Numerical Study of Nanofluid Flow and Heat Transfer Characteristics in Linear Parabolic Trough Solar Collector

In the present study, the performance of nanofluid flow in a Linear Parabolic Trough Solar Collector was simulated and studied. The flow is considered three-dimensional, turbulent and incompressible. Flow modeling is a combination of Monte Carlo Ray Tracing (MCRT) and numerical simulation which was implemented by Soltrace and Ansys Fluent software, respectively. The radiative flux reflected from reflector on the absorber tube was calculated by Soltrace software and introduced to Ansys Fluent by UDF code. Thermophysical properties including density, specific heat, thermal conductivity and viscosity were considered as a function of temperature. It was observed that in Reynolds 1000 number and in two volume fractions of 2 and 5 percent, the enhancement of heat transfer coefficients were respectively 3 and 11 percent for Al2O3, 7 and 15 percent for copper powder (Cu), and 7 and 42 percent for silver powder (Ag).
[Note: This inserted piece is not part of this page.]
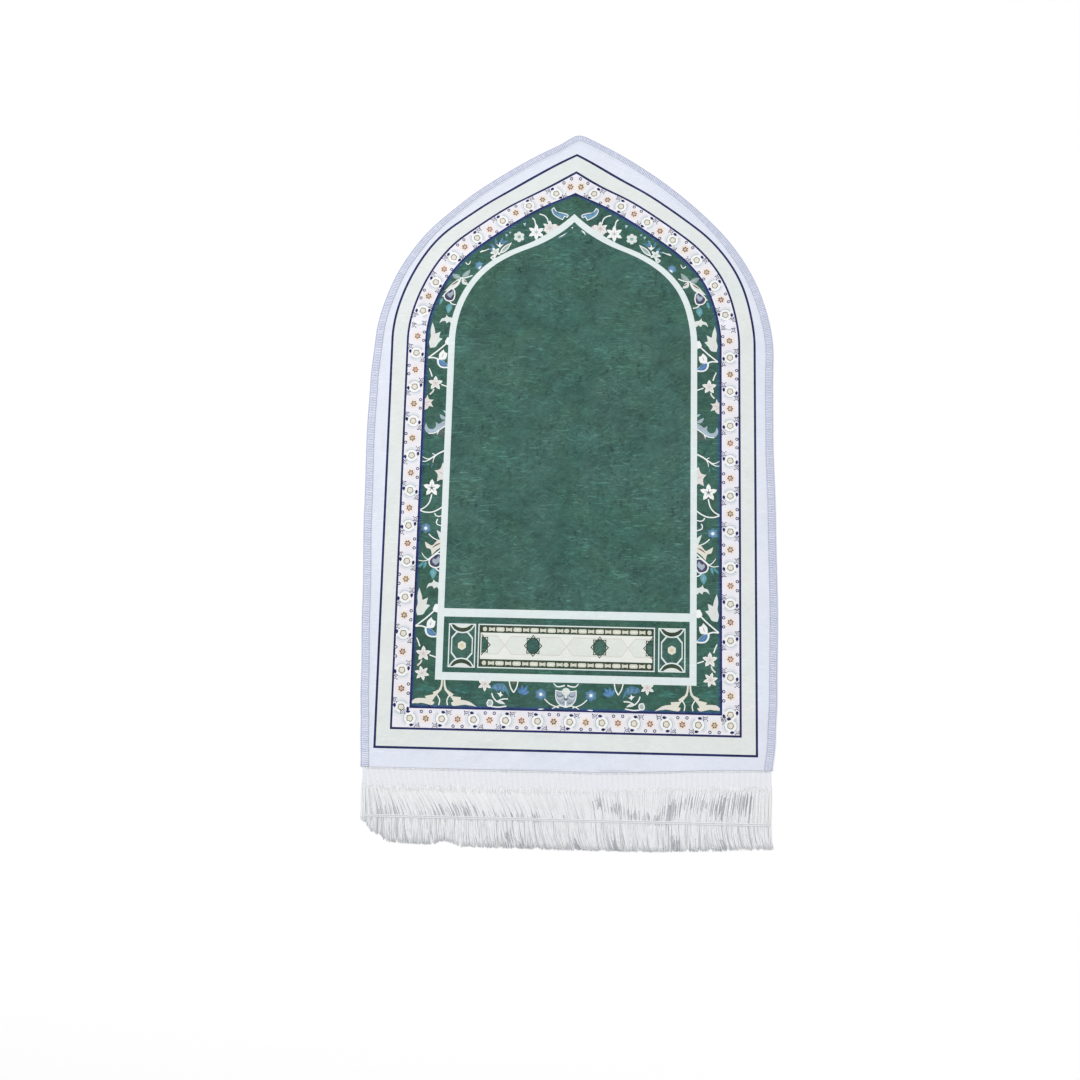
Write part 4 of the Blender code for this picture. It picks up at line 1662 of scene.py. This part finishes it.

In Reynolds number 15,000, increases of 8 and 33 for Al2O3, 9 and 29% for copper powder (Cu), and 8 and 25% for silver powder (Ag) were respectively observed. The results showed that at a constant Reynolds number, the heat transfer coefficient increased with increased nanofluid volume. It was also observed that the performance of silver powder (Ag) nanoparticles at low Reynolds numbers was better than other nanoparticles, but it decreased with increasing Reynolds number. Unlike silver powder (Ag), the performance of Al2O3 at low Reynolds number was insufficient, but improved with increasing Reynolds number.